Exercise description: Repeat exactly what appears from the opening line of the listing to the line with "LEAD_WALL = 0.00005", inclusive.

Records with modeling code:
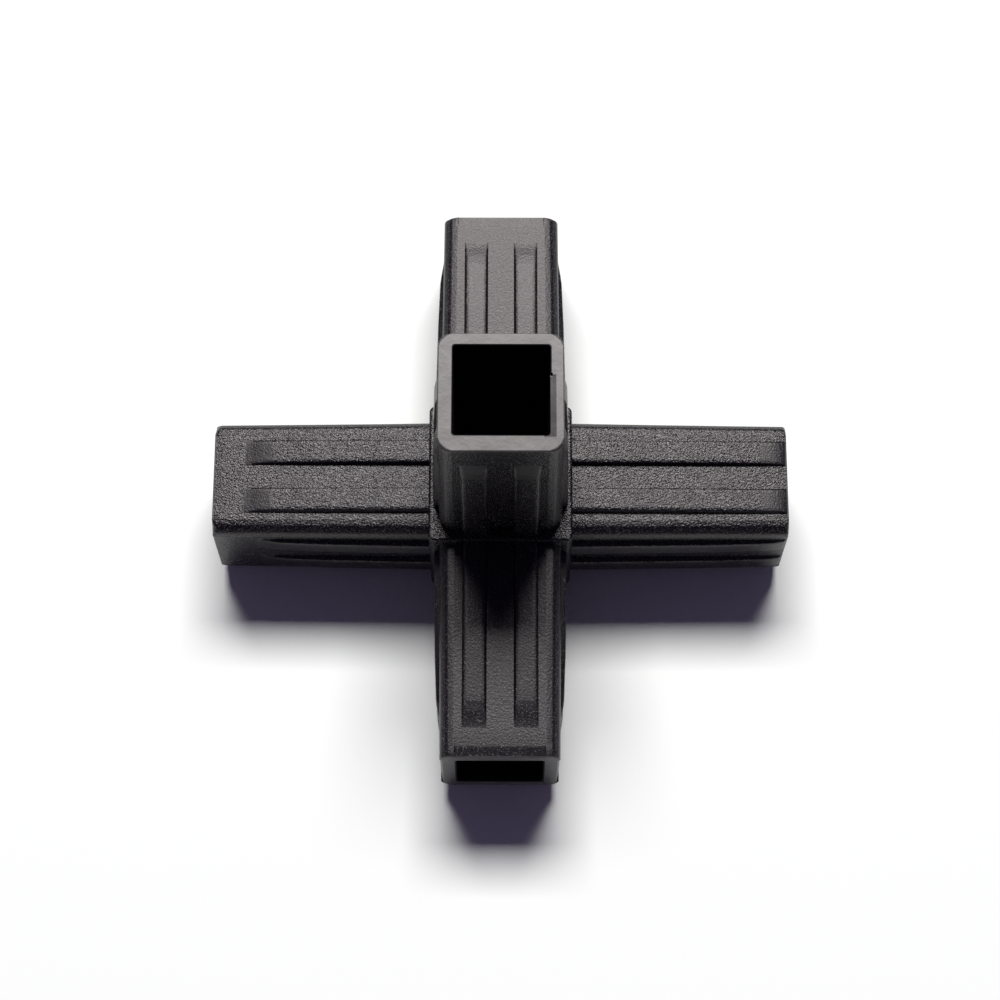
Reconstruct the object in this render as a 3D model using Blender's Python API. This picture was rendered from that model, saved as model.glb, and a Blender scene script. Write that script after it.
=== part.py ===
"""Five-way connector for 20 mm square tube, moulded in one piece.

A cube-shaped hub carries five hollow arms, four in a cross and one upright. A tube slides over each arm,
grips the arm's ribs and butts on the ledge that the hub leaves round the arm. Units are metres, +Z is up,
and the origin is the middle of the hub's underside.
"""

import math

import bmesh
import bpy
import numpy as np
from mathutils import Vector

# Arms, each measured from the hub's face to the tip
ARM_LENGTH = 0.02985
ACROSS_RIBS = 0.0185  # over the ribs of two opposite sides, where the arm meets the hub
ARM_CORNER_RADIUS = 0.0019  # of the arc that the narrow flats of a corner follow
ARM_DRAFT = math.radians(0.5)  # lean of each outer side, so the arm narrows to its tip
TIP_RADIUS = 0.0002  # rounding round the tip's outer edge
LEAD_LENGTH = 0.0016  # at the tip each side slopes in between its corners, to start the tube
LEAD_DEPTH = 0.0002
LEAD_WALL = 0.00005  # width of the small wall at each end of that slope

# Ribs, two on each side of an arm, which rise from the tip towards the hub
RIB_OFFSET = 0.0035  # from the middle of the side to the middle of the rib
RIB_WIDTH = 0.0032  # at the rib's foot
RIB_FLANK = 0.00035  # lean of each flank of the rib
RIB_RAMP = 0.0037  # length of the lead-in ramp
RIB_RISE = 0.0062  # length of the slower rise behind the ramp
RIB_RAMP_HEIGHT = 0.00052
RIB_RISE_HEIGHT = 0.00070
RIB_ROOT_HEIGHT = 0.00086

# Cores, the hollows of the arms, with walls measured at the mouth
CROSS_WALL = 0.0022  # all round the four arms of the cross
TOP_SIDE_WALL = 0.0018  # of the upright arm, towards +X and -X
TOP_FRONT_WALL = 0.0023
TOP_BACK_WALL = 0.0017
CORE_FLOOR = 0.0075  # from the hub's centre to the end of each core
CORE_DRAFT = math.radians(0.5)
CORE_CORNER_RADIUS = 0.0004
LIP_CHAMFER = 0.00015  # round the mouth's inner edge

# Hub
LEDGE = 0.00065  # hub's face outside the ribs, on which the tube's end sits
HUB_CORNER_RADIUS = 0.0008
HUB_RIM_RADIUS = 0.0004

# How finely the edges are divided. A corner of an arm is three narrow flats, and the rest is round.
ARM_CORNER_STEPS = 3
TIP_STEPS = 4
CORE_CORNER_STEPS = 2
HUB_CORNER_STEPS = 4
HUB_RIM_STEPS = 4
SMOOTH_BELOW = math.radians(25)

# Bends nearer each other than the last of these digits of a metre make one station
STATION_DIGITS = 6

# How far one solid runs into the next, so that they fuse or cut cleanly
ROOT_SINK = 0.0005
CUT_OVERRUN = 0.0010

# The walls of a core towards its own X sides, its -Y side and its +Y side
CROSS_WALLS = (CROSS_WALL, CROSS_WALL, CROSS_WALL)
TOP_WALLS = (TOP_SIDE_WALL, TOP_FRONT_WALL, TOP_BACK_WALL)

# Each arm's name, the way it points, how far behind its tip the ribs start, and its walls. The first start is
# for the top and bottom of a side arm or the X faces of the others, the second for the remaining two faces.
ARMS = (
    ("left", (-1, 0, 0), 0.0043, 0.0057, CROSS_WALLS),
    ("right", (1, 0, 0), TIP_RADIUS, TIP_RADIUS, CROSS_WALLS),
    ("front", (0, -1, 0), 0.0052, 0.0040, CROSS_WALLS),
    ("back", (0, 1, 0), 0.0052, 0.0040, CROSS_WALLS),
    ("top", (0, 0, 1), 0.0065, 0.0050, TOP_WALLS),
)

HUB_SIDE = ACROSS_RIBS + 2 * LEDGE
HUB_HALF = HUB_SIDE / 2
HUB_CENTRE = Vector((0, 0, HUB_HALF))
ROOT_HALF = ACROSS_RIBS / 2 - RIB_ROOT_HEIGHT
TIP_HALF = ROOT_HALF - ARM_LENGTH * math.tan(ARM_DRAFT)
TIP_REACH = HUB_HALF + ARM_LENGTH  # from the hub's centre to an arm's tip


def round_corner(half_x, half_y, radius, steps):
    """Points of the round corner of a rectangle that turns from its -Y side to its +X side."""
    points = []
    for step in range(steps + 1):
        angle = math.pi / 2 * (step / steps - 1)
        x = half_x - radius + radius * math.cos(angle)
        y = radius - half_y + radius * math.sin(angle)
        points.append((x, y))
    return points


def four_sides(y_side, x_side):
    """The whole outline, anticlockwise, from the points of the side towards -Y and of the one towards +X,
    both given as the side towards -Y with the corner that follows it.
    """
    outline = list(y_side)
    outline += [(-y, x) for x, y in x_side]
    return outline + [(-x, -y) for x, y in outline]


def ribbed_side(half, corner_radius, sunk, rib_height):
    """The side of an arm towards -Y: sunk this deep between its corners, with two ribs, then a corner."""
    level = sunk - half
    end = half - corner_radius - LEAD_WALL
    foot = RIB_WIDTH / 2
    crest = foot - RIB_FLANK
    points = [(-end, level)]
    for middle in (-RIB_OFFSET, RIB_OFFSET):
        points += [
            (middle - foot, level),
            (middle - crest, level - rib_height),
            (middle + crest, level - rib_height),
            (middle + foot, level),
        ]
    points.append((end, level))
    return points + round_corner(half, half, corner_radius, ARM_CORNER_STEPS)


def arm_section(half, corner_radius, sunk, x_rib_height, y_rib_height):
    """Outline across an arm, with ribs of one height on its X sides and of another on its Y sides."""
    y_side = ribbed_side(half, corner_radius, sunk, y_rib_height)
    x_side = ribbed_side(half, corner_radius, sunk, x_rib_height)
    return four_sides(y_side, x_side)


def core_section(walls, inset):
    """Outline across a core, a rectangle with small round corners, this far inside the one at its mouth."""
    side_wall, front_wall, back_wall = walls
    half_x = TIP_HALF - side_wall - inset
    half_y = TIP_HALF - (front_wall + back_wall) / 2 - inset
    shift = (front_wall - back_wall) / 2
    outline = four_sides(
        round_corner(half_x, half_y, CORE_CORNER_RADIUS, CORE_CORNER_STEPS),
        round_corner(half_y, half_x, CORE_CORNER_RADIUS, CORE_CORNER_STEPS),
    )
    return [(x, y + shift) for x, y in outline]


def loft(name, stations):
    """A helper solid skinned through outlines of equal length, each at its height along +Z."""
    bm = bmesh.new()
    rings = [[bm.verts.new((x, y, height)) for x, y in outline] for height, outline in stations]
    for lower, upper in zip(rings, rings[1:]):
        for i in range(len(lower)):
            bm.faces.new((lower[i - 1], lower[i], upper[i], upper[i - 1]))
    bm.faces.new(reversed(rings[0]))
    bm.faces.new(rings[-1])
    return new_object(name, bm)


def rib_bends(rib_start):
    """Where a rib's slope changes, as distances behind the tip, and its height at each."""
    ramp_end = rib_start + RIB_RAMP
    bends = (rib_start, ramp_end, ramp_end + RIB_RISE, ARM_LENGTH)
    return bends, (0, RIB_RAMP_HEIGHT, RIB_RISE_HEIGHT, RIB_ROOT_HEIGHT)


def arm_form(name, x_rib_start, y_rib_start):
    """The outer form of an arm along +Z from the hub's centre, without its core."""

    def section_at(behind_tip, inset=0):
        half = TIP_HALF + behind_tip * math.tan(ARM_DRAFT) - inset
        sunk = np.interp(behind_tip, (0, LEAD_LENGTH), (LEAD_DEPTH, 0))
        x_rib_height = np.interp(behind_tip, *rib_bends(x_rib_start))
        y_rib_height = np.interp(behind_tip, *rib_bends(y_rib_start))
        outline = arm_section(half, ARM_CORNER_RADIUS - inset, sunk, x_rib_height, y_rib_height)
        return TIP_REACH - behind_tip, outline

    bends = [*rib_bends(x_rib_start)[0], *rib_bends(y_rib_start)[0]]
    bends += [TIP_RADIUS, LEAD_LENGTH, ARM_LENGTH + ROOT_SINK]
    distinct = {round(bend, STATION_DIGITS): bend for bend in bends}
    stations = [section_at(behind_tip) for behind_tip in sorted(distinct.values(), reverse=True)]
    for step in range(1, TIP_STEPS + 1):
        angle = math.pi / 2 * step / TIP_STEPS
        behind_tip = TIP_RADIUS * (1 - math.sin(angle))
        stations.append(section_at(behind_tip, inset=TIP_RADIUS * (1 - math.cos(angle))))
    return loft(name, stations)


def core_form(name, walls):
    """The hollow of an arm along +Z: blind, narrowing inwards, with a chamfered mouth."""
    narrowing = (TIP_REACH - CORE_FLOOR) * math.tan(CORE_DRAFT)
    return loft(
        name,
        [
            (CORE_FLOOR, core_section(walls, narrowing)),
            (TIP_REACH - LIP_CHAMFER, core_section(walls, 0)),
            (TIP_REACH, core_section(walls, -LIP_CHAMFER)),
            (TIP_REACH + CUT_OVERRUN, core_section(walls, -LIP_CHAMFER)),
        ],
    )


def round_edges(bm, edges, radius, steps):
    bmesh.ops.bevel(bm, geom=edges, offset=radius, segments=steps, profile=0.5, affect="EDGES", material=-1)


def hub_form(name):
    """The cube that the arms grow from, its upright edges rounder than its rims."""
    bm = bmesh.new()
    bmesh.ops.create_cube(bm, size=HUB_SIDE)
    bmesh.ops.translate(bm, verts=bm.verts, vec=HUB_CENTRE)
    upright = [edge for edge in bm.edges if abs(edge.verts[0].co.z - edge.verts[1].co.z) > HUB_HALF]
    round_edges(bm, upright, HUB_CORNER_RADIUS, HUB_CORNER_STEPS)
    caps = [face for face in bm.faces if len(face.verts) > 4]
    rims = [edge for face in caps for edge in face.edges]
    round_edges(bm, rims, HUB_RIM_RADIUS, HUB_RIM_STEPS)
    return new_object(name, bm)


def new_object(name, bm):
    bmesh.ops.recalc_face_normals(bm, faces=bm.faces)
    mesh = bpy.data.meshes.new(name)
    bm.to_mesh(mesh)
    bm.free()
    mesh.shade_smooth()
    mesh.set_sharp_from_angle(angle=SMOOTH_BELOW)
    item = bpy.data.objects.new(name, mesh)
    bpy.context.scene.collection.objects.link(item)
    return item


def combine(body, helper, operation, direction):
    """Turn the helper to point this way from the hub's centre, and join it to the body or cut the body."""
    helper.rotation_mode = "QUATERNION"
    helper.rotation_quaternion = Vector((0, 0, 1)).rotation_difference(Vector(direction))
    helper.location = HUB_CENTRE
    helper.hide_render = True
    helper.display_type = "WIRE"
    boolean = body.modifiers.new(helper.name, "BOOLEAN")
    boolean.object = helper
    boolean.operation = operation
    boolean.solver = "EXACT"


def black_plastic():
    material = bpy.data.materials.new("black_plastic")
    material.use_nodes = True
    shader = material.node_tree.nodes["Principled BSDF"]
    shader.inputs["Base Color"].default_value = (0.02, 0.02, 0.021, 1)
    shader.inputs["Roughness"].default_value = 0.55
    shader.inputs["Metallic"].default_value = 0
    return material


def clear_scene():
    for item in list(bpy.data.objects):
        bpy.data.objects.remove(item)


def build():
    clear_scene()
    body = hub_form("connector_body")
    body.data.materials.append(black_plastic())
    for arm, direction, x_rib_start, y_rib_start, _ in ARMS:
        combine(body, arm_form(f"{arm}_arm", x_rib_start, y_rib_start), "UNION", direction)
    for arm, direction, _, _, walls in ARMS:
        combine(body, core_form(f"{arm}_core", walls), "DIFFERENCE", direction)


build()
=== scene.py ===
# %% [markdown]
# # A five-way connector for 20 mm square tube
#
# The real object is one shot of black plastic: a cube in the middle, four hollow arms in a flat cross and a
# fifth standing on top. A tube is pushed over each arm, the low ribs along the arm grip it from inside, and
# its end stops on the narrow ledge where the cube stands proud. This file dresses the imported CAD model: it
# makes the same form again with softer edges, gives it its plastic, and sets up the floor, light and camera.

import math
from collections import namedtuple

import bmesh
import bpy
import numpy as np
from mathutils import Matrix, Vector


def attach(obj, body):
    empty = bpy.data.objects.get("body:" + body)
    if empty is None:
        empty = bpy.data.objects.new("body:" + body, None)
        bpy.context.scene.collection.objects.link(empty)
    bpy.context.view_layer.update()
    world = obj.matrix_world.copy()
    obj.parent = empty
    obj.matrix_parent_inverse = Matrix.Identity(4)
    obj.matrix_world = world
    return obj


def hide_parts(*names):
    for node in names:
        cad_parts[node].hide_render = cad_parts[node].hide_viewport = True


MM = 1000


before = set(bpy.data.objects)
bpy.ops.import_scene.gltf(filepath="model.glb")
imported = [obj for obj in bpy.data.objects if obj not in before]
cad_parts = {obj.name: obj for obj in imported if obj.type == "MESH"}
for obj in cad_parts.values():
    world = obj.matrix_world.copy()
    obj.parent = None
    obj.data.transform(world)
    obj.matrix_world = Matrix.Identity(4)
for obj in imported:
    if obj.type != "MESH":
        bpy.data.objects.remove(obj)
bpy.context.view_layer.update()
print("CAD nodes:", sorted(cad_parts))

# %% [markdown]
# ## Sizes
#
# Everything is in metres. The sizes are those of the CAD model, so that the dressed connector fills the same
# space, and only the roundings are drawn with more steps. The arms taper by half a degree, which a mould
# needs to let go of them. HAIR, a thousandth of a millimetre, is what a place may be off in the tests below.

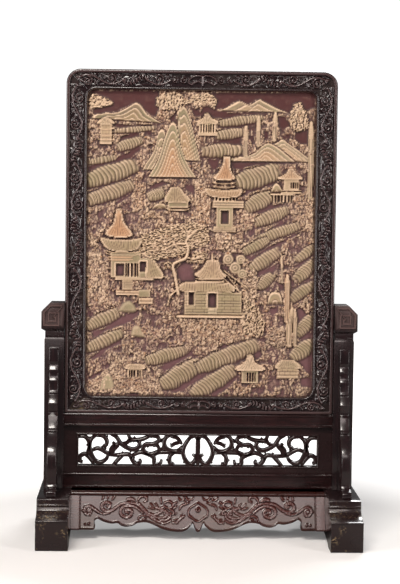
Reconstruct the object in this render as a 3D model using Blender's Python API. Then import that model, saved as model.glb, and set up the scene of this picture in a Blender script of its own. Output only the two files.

Exercise answer:
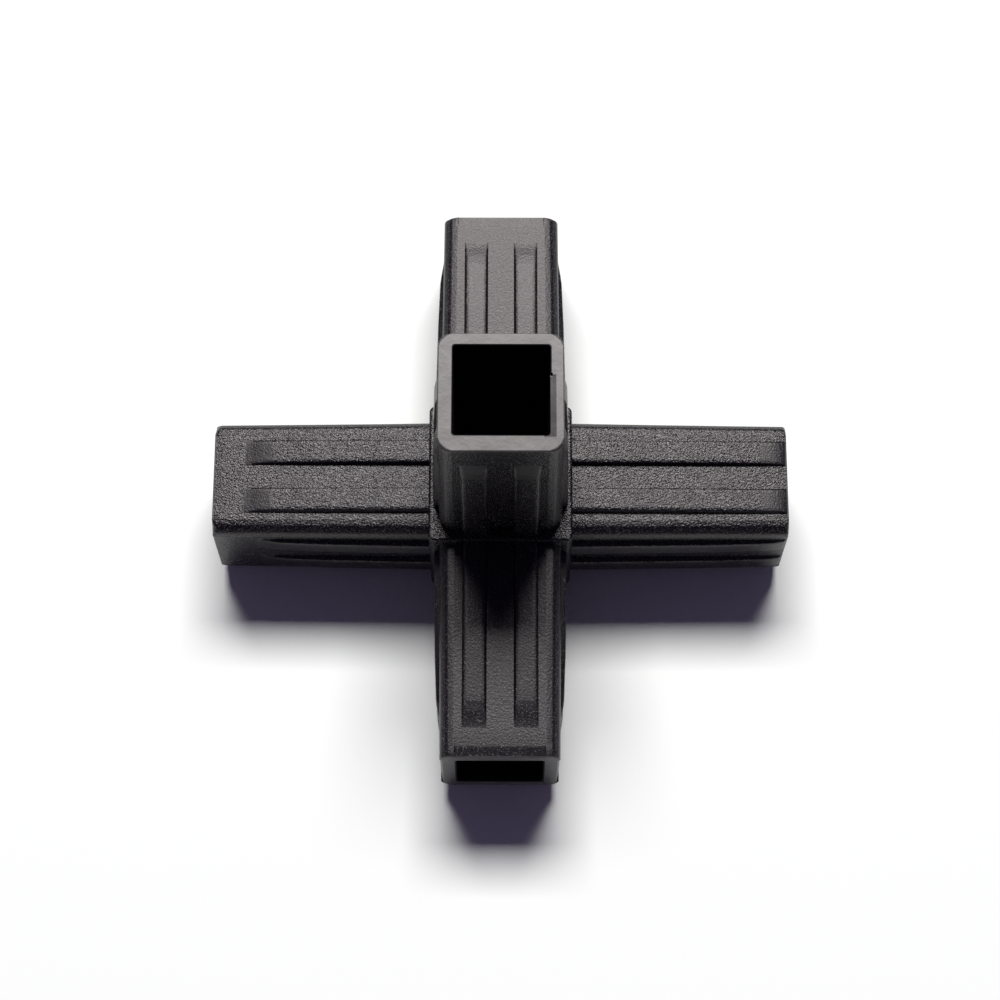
Reconstruct the object in this render as a 3D model using Blender's Python API. This picture was rendered from that model, saved as model.glb, and a Blender scene script. Write that script after it.
=== part.py ===
"""Five-way connector for 20 mm square tube, moulded in one piece.

A cube-shaped hub carries five hollow arms, four in a cross and one upright. A tube slides over each arm,
grips the arm's ribs and butts on the ledge that the hub leaves round the arm. Units are metres, +Z is up,
and the origin is the middle of the hub's underside.
"""

import math

import bmesh
import bpy
import numpy as np
from mathutils import Vector

# Arms, each measured from the hub's face to the tip
ARM_LENGTH = 0.02985
ACROSS_RIBS = 0.0185  # over the ribs of two opposite sides, where the arm meets the hub
ARM_CORNER_RADIUS = 0.0019  # of the arc that the narrow flats of a corner follow
ARM_DRAFT = math.radians(0.5)  # lean of each outer side, so the arm narrows to its tip
TIP_RADIUS = 0.0002  # rounding round the tip's outer edge
LEAD_LENGTH = 0.0016  # at the tip each side slopes in between its corners, to start the tube
LEAD_DEPTH = 0.0002
LEAD_WALL = 0.00005  # width of the small wall at each end of that slope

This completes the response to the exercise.